Por um pedaço de pão e por um pouco de vinho

Eu já vi mais de um irmão se desviar do caminho

Por um pedaço de pão e por um pouco de vinho

Eu também vi muita gente encontrar novamente o caminho do céu

Eu também vi muita gente voltar novamente ao convívio de Deus

 

Por um pedaço de pão e um pouquinho de vinho

Deus se tornou refeição e se fez o caminho

Por um pedaço de pão, por um pedaço de pão (Bis)

 

Por não ter vinho nem pão, por lhe faltar a comida

Eu já vi mais de um irmão desiludido da vida

E por não dar do seu pão, e por não dar do seu vinho

Vi quem dizia ser crente, perder de repente os valores morais

Vi que o caminho da paz só se faz com justiça e direitos iguais

 

Por um pedaço de pão e por um pouco de vinho

Eu já vi mais de um irmão tornar-se um homem mesquinho

Por um pedaço de pão e por um pouco de vinho

Vejo as nações em conflito e este mundo maldito por não partilhar

Vejo metade dos homens morrendo de fome, sem Deus e sem lar.

 

Sábias e profundas palavras de Pe. Zezinho. Há uma oposição radical entre Eucaristia e fome; Eucaristia e injustiça, exploração, concentração de bens, egoísmo, coração fechado para a dor, o grito e o gemido do irmão. Todas as vezes que se celebra a Eucaristia proclama-se que o projeto de Deus é vida e partilha. Participar da Eucaristia é assumir o compromisso de vida, de justiça, de solidariedade. É o grito permanente de que a fome machuca, destrói a vida, corrompe a dignidade da pessoa humana.

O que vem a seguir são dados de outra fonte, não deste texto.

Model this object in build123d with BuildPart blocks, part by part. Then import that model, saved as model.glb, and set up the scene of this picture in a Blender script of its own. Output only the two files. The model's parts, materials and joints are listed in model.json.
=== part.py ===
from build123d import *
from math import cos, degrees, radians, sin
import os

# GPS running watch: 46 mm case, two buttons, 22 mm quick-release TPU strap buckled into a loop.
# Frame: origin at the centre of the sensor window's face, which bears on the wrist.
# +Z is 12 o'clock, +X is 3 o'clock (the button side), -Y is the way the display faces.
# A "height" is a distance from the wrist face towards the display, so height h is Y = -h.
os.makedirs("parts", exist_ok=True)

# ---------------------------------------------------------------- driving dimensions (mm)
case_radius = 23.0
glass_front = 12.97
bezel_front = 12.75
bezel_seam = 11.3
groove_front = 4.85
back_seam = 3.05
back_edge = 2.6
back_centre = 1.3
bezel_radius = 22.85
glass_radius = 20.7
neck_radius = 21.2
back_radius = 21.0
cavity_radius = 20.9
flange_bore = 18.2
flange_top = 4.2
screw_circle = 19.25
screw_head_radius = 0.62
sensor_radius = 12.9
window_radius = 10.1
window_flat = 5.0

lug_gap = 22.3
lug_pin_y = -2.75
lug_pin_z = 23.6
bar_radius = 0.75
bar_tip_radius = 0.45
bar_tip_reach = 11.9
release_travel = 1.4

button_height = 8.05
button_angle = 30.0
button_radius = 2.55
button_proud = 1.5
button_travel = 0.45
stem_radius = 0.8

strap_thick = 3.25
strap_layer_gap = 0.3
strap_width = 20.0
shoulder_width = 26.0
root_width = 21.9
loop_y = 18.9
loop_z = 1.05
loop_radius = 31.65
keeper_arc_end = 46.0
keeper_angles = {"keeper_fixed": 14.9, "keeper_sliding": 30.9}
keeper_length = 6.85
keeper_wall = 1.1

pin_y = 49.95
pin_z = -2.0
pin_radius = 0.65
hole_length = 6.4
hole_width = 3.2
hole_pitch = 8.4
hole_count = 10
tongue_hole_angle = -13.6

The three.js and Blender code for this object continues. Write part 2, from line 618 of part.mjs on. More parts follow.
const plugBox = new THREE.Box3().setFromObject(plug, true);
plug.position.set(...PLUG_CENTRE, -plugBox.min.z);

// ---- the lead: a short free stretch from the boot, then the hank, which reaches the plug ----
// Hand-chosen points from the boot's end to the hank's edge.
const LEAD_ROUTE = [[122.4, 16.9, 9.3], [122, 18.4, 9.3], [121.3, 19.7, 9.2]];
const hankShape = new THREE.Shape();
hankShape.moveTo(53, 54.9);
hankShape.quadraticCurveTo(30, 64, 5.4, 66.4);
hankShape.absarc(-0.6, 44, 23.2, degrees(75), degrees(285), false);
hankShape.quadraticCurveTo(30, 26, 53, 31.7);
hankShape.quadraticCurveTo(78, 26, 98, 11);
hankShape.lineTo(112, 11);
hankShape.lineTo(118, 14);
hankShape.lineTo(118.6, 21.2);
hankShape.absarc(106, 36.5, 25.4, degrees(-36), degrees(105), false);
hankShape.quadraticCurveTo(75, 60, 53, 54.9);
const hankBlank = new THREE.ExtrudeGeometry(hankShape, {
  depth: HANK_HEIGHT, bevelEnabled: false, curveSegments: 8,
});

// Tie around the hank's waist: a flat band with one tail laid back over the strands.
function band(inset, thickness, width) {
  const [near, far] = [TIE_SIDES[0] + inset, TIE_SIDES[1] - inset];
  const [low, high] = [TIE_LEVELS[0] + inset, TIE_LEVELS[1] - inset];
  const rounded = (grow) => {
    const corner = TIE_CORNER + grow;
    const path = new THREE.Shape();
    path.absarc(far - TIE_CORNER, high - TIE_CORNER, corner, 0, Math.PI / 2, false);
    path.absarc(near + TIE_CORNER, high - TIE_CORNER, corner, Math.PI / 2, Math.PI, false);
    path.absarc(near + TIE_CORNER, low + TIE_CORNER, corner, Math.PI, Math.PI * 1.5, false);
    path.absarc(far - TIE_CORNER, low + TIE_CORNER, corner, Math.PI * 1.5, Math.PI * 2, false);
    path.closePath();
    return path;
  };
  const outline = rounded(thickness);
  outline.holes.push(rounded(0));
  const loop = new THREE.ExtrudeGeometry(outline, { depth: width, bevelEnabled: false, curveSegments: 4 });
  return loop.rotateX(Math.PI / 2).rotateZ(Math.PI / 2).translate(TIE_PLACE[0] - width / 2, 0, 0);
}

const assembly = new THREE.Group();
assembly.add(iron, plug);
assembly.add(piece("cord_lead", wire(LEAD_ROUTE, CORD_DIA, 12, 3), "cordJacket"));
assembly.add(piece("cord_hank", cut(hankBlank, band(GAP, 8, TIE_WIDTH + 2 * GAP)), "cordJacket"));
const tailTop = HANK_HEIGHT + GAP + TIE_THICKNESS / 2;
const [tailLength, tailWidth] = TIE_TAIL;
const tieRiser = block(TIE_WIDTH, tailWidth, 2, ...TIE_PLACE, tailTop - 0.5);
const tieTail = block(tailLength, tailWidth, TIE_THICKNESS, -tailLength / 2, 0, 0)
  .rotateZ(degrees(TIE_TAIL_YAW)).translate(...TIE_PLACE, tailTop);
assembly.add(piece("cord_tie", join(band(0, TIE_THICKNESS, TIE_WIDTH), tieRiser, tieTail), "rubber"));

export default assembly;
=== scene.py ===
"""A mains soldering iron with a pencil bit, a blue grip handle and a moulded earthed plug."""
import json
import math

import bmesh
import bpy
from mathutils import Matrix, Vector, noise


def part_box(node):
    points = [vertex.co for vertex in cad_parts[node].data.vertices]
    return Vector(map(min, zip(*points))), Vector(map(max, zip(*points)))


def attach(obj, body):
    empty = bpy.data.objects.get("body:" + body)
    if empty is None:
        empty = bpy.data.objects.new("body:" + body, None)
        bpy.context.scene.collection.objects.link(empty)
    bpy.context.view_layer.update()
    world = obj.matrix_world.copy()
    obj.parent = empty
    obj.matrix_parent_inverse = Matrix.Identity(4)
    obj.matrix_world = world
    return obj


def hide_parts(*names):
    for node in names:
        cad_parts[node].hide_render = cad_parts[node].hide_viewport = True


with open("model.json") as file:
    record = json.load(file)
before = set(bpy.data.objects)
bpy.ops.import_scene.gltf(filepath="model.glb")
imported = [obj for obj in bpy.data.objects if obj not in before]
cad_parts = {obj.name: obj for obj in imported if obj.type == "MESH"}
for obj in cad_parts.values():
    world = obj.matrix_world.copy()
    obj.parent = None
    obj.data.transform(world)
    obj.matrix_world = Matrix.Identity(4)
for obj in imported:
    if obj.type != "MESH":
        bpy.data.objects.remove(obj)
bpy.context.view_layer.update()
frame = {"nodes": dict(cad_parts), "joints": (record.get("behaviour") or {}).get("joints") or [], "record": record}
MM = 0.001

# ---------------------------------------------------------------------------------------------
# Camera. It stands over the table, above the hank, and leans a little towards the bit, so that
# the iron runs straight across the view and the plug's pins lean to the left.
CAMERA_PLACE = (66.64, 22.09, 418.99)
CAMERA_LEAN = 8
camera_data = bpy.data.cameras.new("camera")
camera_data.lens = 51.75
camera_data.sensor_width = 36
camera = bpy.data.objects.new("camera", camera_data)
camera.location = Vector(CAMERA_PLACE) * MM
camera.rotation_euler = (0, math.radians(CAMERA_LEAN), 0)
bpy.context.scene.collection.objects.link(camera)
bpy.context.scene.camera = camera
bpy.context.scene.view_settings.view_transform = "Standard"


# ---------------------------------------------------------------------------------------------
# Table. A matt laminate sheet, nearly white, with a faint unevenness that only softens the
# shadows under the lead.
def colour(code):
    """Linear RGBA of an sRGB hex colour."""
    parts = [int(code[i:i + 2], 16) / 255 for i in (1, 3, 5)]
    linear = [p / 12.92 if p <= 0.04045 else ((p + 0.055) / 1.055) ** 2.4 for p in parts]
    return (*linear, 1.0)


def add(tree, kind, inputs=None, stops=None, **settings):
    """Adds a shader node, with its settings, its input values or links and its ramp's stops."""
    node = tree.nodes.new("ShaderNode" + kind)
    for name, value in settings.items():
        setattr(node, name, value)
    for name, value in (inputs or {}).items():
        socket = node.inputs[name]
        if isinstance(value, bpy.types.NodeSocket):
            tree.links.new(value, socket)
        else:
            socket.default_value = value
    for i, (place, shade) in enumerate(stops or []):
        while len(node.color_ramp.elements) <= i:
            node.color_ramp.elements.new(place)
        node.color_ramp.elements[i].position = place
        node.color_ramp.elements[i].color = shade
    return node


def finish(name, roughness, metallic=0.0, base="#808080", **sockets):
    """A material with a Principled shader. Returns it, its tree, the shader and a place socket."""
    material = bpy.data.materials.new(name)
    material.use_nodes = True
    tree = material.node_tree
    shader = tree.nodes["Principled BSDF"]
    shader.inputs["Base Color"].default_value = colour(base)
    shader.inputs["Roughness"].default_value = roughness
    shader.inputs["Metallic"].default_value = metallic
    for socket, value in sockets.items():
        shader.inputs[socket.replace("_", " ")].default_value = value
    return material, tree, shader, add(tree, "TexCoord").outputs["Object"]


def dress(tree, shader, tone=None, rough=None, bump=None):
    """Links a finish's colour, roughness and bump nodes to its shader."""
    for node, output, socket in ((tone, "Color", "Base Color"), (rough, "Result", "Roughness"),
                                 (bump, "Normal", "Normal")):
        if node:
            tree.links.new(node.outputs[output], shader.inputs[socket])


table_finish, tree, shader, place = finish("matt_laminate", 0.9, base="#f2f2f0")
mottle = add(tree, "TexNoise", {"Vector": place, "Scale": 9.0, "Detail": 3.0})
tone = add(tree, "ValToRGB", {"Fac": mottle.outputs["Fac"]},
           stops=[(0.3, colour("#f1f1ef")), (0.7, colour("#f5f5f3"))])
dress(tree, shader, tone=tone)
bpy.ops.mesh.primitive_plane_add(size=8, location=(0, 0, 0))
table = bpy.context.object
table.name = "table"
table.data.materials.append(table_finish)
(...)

Lucas (22,7-23) relata a instituição da eucaristia por ocasião da última ceia. “Tomai e comei, isto é o meu Corpo. Tomai e bebei isto é o meu Sangue… Fazei isto em memória de mim”. É a certeza da presença de Jesus na hóstia sagrada como alimento, sustento, remédio e vida. A Eucaristia merece reverencia, dignidade, solenidade, aclamação e adoração. A Eucaristia é comum-união, pão partilhado que aponta para a fraternidade, para a partilha, a solidariedade e a justiça. O Concílio Vaticano II recomendou a recepção da Eucaristia de pé e de mãos abertas exatamente para evidenciar este lado da eucaristia. Assim a Eucaristia torna-se sustento diário para uma vida fraterna e solidária.

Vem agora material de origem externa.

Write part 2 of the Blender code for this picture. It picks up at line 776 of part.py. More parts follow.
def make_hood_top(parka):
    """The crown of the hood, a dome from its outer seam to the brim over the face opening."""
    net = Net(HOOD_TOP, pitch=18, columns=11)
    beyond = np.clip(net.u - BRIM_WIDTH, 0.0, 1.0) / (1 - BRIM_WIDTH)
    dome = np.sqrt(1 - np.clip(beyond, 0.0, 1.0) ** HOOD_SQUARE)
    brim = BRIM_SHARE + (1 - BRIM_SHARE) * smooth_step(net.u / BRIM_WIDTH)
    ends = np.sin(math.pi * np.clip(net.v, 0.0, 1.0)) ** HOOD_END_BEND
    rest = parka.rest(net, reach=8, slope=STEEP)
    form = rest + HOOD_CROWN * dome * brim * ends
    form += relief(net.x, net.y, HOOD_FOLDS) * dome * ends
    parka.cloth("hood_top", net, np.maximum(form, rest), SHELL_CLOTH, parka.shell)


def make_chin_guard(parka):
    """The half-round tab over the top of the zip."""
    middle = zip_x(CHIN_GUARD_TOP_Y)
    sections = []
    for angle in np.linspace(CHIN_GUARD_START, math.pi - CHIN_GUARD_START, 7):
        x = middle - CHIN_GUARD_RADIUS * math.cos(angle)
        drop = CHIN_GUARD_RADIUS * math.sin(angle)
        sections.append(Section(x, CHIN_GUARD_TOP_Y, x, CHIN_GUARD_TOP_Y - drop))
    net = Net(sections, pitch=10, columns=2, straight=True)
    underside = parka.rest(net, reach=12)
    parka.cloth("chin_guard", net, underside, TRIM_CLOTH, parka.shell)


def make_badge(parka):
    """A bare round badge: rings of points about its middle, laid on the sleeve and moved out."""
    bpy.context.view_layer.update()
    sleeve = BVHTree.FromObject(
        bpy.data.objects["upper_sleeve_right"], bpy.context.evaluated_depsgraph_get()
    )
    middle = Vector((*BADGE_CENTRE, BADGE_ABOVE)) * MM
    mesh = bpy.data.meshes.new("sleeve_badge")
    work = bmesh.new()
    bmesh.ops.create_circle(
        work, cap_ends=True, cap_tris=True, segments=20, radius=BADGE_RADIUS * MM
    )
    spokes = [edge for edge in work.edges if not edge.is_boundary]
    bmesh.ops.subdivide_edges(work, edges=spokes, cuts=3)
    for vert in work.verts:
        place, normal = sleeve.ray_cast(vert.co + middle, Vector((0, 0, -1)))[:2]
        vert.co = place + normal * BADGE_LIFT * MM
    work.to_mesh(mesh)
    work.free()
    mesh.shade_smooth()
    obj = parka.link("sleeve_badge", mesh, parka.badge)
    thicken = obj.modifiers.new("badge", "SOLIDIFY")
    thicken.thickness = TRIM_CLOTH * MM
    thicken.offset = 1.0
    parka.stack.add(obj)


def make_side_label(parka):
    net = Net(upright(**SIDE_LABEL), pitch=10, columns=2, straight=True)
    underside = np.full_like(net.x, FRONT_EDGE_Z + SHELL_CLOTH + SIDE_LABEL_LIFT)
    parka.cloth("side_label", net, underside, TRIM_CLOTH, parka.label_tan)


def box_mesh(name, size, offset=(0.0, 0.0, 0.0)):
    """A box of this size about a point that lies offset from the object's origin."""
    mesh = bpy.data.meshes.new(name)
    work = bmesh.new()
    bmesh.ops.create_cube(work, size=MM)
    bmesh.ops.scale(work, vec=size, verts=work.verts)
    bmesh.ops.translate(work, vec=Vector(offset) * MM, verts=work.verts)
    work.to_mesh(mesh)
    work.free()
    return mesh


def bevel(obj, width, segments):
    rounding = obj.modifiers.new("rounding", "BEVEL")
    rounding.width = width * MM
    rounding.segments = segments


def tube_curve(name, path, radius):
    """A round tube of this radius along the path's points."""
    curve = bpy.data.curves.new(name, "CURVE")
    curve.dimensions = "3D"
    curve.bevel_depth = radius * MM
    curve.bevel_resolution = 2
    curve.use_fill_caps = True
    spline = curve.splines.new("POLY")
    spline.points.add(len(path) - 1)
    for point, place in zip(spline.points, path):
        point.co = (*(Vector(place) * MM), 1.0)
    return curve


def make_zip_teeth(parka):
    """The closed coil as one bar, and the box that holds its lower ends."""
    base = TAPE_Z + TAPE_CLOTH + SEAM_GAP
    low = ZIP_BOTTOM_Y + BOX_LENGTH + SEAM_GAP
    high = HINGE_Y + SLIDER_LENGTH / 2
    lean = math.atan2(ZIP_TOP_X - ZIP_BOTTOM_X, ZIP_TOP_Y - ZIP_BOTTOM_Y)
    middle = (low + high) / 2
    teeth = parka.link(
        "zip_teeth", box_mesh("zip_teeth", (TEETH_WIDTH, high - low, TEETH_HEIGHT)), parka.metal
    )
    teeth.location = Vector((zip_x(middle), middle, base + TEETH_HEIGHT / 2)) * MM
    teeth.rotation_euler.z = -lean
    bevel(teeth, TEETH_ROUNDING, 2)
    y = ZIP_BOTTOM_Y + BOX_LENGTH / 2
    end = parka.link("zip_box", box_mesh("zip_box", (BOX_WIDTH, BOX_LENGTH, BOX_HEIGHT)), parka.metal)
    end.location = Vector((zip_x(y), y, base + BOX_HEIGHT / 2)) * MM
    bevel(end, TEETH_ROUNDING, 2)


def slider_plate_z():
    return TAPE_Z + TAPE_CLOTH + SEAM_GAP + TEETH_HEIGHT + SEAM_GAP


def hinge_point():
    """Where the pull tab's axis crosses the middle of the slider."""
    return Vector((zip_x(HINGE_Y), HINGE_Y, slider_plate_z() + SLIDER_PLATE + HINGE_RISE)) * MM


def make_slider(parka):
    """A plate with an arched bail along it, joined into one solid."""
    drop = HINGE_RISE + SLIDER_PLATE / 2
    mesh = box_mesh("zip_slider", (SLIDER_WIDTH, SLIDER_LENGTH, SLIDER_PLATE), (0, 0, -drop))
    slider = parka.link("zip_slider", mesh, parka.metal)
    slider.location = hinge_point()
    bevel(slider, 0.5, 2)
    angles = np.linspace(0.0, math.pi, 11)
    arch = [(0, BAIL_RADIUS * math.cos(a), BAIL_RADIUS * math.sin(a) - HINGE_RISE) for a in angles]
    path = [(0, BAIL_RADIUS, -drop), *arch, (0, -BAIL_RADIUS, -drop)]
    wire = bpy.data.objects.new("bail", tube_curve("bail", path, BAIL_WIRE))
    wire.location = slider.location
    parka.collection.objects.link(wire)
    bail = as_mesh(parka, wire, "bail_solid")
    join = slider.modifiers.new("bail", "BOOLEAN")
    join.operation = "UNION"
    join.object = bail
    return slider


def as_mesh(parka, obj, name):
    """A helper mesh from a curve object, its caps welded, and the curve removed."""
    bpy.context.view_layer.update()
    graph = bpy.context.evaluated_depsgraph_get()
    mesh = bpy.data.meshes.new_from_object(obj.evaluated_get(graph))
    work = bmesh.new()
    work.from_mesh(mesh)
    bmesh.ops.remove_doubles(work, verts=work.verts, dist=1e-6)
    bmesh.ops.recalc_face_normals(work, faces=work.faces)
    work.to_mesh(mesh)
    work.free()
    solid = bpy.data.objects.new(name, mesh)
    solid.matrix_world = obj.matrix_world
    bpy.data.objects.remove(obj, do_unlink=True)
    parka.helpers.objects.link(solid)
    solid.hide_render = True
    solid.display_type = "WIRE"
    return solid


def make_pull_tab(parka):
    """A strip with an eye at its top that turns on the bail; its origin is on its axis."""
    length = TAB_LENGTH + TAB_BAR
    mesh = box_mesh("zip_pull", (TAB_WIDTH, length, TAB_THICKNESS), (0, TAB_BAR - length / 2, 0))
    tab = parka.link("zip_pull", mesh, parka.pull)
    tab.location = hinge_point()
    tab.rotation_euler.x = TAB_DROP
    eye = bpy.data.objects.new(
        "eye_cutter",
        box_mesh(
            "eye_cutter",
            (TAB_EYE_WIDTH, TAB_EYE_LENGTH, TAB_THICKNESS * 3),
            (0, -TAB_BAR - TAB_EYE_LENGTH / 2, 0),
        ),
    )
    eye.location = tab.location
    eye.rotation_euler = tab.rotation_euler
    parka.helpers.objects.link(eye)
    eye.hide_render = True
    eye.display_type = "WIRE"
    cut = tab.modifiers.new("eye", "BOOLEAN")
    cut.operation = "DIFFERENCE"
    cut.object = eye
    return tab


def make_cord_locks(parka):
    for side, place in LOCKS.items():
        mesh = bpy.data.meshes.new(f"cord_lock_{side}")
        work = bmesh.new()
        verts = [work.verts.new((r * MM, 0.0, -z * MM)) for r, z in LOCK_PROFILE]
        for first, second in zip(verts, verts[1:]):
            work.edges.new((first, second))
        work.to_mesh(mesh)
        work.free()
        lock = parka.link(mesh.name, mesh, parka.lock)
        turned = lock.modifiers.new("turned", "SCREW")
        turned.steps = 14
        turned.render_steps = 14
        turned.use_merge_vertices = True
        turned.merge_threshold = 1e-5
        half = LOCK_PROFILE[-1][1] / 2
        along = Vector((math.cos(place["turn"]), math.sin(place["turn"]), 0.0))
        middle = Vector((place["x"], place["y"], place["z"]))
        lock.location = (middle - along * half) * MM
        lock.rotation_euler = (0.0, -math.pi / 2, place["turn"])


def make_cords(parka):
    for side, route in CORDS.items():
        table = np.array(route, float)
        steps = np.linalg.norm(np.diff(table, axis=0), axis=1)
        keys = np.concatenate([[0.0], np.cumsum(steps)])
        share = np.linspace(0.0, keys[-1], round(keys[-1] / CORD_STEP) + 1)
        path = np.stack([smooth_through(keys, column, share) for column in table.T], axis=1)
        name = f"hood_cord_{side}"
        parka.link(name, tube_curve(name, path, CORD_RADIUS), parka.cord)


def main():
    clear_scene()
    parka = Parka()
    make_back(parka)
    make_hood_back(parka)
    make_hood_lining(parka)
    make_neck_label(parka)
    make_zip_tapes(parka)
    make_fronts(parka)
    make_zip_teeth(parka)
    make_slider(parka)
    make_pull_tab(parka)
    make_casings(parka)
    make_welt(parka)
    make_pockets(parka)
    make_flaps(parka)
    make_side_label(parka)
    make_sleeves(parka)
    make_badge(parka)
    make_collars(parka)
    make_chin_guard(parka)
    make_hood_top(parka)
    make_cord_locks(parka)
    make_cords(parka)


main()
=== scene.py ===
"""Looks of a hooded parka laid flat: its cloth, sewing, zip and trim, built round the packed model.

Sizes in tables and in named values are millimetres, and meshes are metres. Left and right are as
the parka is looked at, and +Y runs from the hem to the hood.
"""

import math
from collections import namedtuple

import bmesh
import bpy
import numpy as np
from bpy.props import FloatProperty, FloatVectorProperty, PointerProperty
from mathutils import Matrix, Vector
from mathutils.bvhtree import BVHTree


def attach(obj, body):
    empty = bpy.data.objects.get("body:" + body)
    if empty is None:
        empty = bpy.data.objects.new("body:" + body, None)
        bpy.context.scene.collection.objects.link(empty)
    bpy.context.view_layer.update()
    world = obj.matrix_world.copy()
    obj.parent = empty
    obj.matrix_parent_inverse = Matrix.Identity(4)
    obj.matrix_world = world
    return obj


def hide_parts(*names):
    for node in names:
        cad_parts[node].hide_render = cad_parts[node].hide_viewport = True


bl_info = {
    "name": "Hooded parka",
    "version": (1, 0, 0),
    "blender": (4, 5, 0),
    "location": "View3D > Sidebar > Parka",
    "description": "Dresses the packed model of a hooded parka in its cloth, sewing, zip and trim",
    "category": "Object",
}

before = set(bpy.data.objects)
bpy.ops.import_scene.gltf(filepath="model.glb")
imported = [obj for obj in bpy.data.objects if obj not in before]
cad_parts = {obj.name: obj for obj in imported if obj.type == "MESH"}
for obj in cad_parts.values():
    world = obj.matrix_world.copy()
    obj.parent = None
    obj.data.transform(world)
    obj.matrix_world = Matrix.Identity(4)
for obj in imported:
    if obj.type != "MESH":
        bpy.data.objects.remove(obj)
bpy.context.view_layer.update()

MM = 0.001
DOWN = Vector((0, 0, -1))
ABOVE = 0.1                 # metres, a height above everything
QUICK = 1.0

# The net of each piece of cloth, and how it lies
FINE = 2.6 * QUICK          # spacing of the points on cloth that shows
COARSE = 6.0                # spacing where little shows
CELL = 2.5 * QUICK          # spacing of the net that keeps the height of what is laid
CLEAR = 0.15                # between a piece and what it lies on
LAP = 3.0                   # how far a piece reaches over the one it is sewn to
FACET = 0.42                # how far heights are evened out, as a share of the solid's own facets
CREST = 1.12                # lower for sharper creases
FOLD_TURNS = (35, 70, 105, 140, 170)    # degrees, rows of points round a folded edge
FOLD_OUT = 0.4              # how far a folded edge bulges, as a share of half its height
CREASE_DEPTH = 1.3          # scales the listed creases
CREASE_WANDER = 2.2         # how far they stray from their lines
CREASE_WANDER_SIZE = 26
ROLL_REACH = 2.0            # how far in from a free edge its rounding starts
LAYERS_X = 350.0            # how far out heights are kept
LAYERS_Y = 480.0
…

O Catecismo da Igreja Católica ensina sobre a eucaristia: (n.1322). “A sagrada Eucaristia completa a iniciação cristã. Aqueles que foram elevados à dignidade do sacerdócio real pelo Baptismo e configurados mais profundamente com Cristo pela Confirmação, esses, por meio da Eucaristia, participam, com toda a comunidade, no próprio sacrifício do Senhor”. Daí a importância da catequese de iniciação à vida cristã, que através dos sacramentos do batismo, crisma e eucaristia introduz o cristão nos mistérios de Cristo. E continua: “O nosso Salvador instituiu na última ceia, na noite em que foi entregue, o sacrifício eucarístico do seu corpo e sangue, para perpetuar pelo decorrer dos séculos, até voltar, o sacrifício da cruz, confiando à Igreja o memorial da sua morte e ressurreição: sacramento de piedade, sinal de unidade, vínculo de caridade, banquete pascal em que se recebe Cristo, a alma se enche de graça e nos é dado o penhor da glória futura”.

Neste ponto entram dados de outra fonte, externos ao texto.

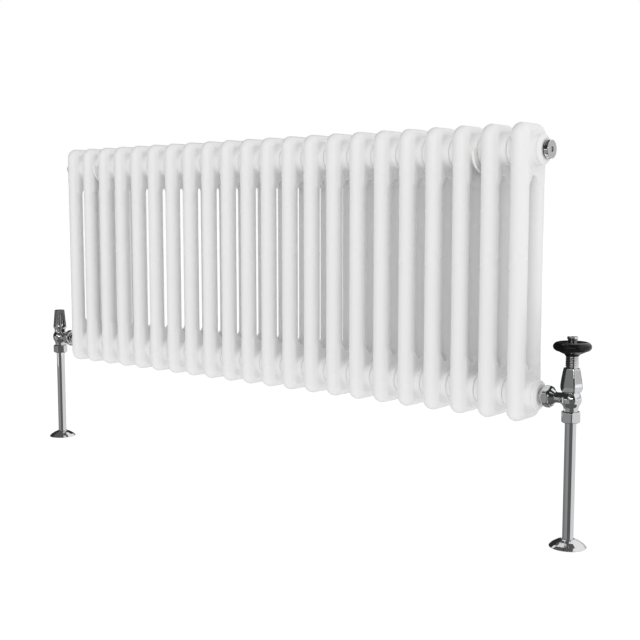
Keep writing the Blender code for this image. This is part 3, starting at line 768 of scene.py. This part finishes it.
def curtain(name, start, end, low, high, shade, distance=12.0, count=24):
    """A curved card that only polished surfaces see, between two azimuths from -Y and two elevations."""
    bottom, top = (distance * math.tan(math.radians(angle)) for angle in (low, high))
    verts, faces = [], []
    for i in range(count + 1):
        turn = math.radians(start + (end - start) * i / count)
        foot = (math.sin(turn) * distance, -math.cos(turn) * distance)
        verts += [(*foot, bottom), (*foot, top)]
    for i in range(count):
        faces.append((2 * i, 2 * i + 2, 2 * i + 3, 2 * i + 1))
    mesh = bpy.data.meshes.new(name)
    mesh.from_pydata(verts, [], faces)
    mesh.materials.append(glow(name, shade))
    obj = bpy.data.objects.new(name, mesh)
    bpy.context.scene.collection.objects.link(obj)
    obj.location = (0, 0, 0.2)
    only_reflected(obj)
    return obj


def softbox(name, at, size, power, aim=(0, CENTRE_Y, 0.35)):
    light = bpy.data.lights.new(name, "AREA")
    light.shape, light.size, light.size_y, light.energy = "RECTANGLE", size[0], size[1], power
    obj = bpy.data.objects.new(name, light)
    bpy.context.scene.collection.objects.link(obj)
    obj.location = at
    obj.rotation_euler = (Vector(aim) - Vector(at)).to_track_quat("-Z", "Y").to_euler()
    return obj


def studio():
    scene = bpy.context.scene
    scene.view_settings.view_transform = "Standard"
    world = bpy.data.worlds.new("white_room")
    scene.world = world
    world.use_nodes = True
    world.node_tree.nodes["Background"].inputs["Color"].default_value = (1, 1, 1, 1)
    world.node_tree.nodes["Background"].inputs["Strength"].default_value = 1.0
    floor = flat("floor", (40, 40), (0, 0, 0), glow("floor", 0.96, base=0.1))
    floor.visible_glossy = False
    for name, height, shade in (("ground", -12, 0.10), ("ceiling", 10, 0.10)):
        only_reflected(flat(name, (36, 36), (0, 0, height), glow(name, shade)))
    # What polished metal sees round the radiator: azimuths from and to, elevations from and to, shade.
    for card in (
        ("left_dark", -154, -20, 0, 40, 0.03),
        ("front_grey", -20, 13, -6, 17, 0.20),
        ("middle_dark", 16, 72, 0, 40, 0.03),
        ("right_grey", 84, 206, 0, 17, 0.52),
        ("left_low", -154, -50, -45, 0, 0.20),
        ("front_low", -50, 8, -45, -6, 0.28),
        ("middle_low", 8, 72, -45, 0, 0.11),
        ("right_low", 72, 206, -45, -4, 0.70),
    ):
        curtain(*card)
    curtain("bright_strip", 14, 44, 10, 16, 4.0, distance=11)
    curtain("right_sky", 70, 206, 17, 62, 0.85, distance=5)
    gobo = curtain("left_gobo", -150, -38, 0, 60, 0.10)  # darkens the left edges of the columns
    gobo.visible_diffuse, gobo.visible_glossy = True, False
    # Dark cards beside the valves, so that their metal does not mirror the white end sections.
    for hand, x, back in (("right", BOSS_END + 0.016, 0), ("left", -BOSS_END - 0.034, 0.147)):
        name, at = f"{hand}_valve_shade", (x, CENTRE_Y + back, BOTTOM_HUB + 0.055)
        only_reflected(flat(name, (0.10, 0.30), at, glow(name, 0.03), turn=(0, math.pi / 2, 0)))
    key = softbox("key", (1.3, -2.6, 1.5), (1.8, 1.8), 6)
    key.visible_glossy = False


studio_camera()
studio()
radiator_body()
end_bosses()
plugs()
union_joint("trv", 1)
valve_body("trv_body", TRV, 1)
compression_joint("trv", TRV)
pipe_and_collar("right", TRV)
head_shell(TRV)
ribbed_neck(TRV)
handwheel(TRV)
valve_inside(TRV)
union_joint("lockshield", -1)
valve_body("lockshield_body", LOCKSHIELD, -1)
compression_joint("lockshield", LOCKSHIELD)
pipe_and_collar("left", LOCKSHIELD)
lockshield_cap(LOCKSHIELD)
lockshield_inside(LOCKSHIELD)
brackets()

Rezemos com a Igreja: Senhor Jesus Cristo, neste admirável sacramento nos deixastes o memorial da vossa paixão. Dai-nos venerar com tão grande amor o mistério do vosso Corpo e do vosso Sangue, que possamos colher continuamente os frutos da vossa redenção. Vós, que sois Deus com o Pai, na unidade do Espírito Santo.

Nesta 5ª feira, na Festa do Corpo de Cristo, os cristãos católicos são convidados a participarem da Eucaristia e da procissão pública pelas ruas da cidade como manifestação do compromisso com Cristo e a busca de um mundo melhor, de estruturas mais justas, de vida e dignidade para todos.